TELEMAQUE. On refuse ce qu'elle est devenue comme action sur le monde, ce n'est pas le moyen qui est refusé.
A. P. Ce n'est pas le support.
TELEMAQUE. C'est le fonctionnement.
A. P. C'est l'institution.
Jean-Jacques LEVEQUE. Je dirai qu'on arrive à cette idée que tout homme est un artiste, c'est sur cela que le surréalisme conclut ; autrefois, il v avait des catégories : les créateurs, et les lecteurs... Or tout individu est artiste.

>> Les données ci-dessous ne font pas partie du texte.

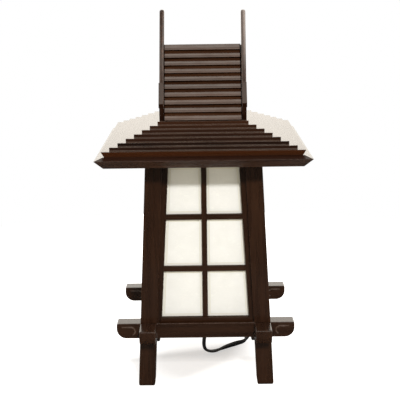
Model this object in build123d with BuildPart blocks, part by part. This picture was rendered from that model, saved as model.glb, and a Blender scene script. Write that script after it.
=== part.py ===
"""Andon lantern: four leaning posts on a crossed base frame, papered lattice sides and a lift-off shrine roof.

Frame: origin on the floor under the lantern's axis, +Z up, front towards -Y. Millimetres.
"""

import os
from math import asin, cos, hypot, pi, radians, sin, tan

from build123d import *

os.makedirs("parts", exist_ok=True)

# ---------------------------------------------------------------- driving dimensions

# Crossed base frame
bar_length = 200.0
bar_width = 17.8
bar_height = 17.5
bar_underside = 56.7  # floor to the underside of the four bars
nose_round = 11.0  # large quarter round under each bar end
nose_ease = 1.8  # small round above each bar end
bar_arris = 0.6  # softened long edges
lap_gap = 0.05  # play in the halving joints

# Carved hook on both cheeks of every bar end
hook_from_end = 6.0  # bar end to the start of the carved line
hook_drop = 4.1  # top of the bar to the straight stretch
hook_run = 10.0  # length of the straight stretch
hook_radius = 4.7
hook_turn = 155.0  # degrees of the round stretch
hook_width = 1.0
hook_depth = 0.5

# Posts and feet
foot_reach = 76.7  # lantern's axis to the outer face of a post, at the floor
lean = 0.0501  # inward lean per unit of height
post_width = 18.6
post_top = 262.0
post_arris = 0.9
foot_chamfer = 0.8
dowel_radius = 4.0
dowel_ease = 0.7
dowel_bite = 14.0  # length of dowel in the post and in the foot
dowel_gap = 0.05

# Lattice panels
frame_recess = 6.0  # panel frame behind the posts' outer faces
frame_depth = 6.0
stile_foot_width = 5.1
stile_head_width = 6.7
top_rail_height = 12.8
bottom_rail_height = 4.1
muntin_width = 5.8
muntin_depth = 3.5
muntin_rows = 2
paper_thickness = 0.8
panel_gap = 0.05

# Floor of the lamp chamber
board_drop = 1.5  # top of the board below the tops of the bars
board_thickness = 6.0
board_gap = 0.1
cable_hole_radius = 4.0
batten_size = 8.0

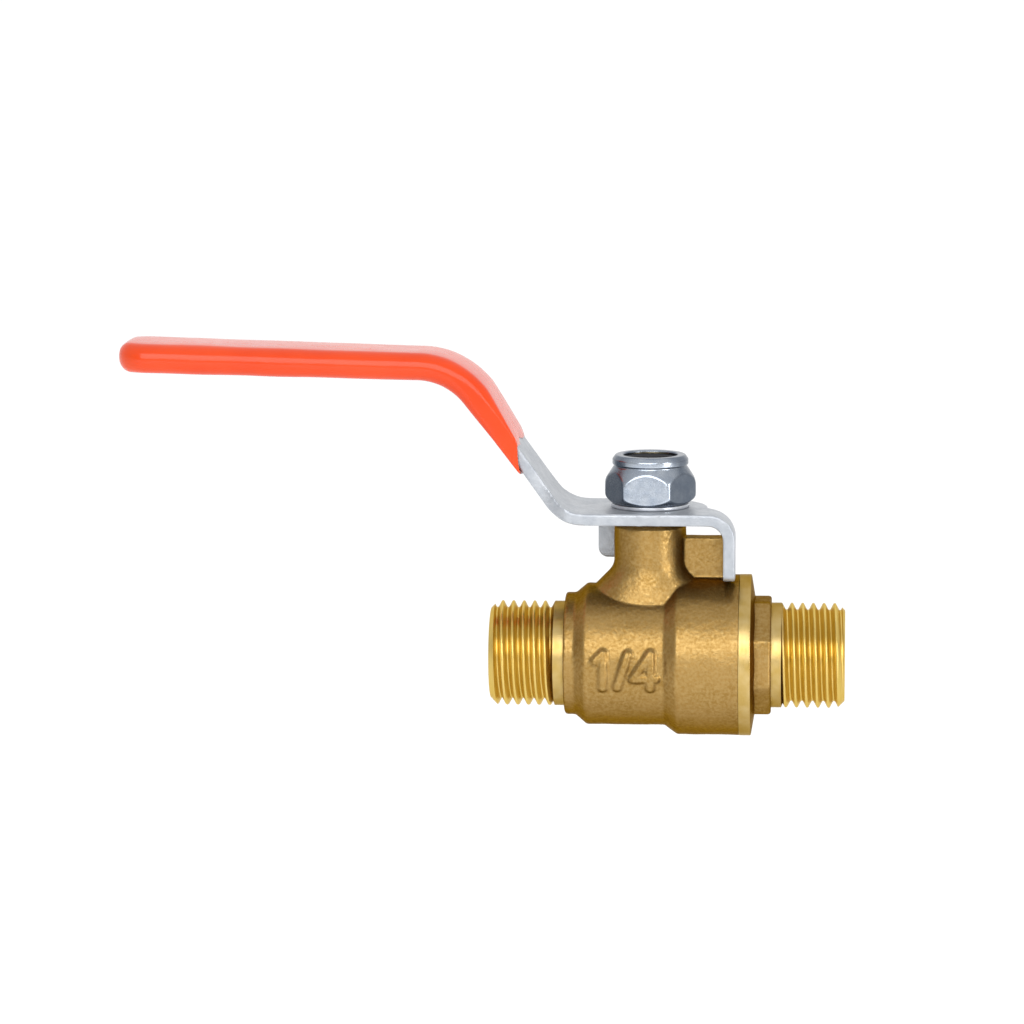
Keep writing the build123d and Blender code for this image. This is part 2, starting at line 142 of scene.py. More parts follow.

SILBERMANN. Je ne suis pas d'accord. " Artiste ", je ne sais pas ce que c'est. Les " artistes " ne sont pas des " artistes " ; ce mot je voudrais le refuser même aux autres, à plus forte raison à ceux qui ne le revendiquent pas.
A. P. Votre attitude générale tend à désaliéner ce qu'on appelle le spectateur ; à l'obliger à adopter une attitude devant la réalité, devant la création, devant le hasard. Une attitude qui ne soit pas dictée par un comportement traditionnel. Vous voulez à la fois briser les tabous qui enserrent un être humain ordinaire et ceux qui conditionnent ce qu'on appelle les artistes.
José PIERRE. Inventer de nouveaux rapports.
TELEMAQUE. En finir avec les réactions stéréotypées du spectateur.
SILBLRMANN. Cette désaliénation passe, à mes yeux, par un certain nombre de ruses qui sont la volonté d'abord de déséquilibrer, de placer une fausse marche dans l'escalier. C'est de créer des petits pièges ; par exemple, cela m'aurait amusé de faire fabriquer une peau de banane en verre, parfaitement peinte, et de la placer sur le trottoir. Ceux qui marchent dessus s'attendent à glisser sur une peau de banane et ils s'aperçoivent qu'ils marchent sur une peau de banane qui ne glisse pas, qui se brise ; le réflexe physique appris est d'un certain ordre, ce n'est pas celui qui convenait. On pourrait, par exemple, faire des crottes de chien craquantes... Cette désaliénation n'est pas purement humaniste, passe par quelque joyeuse volonté de désemparer et peut-être même de nuire.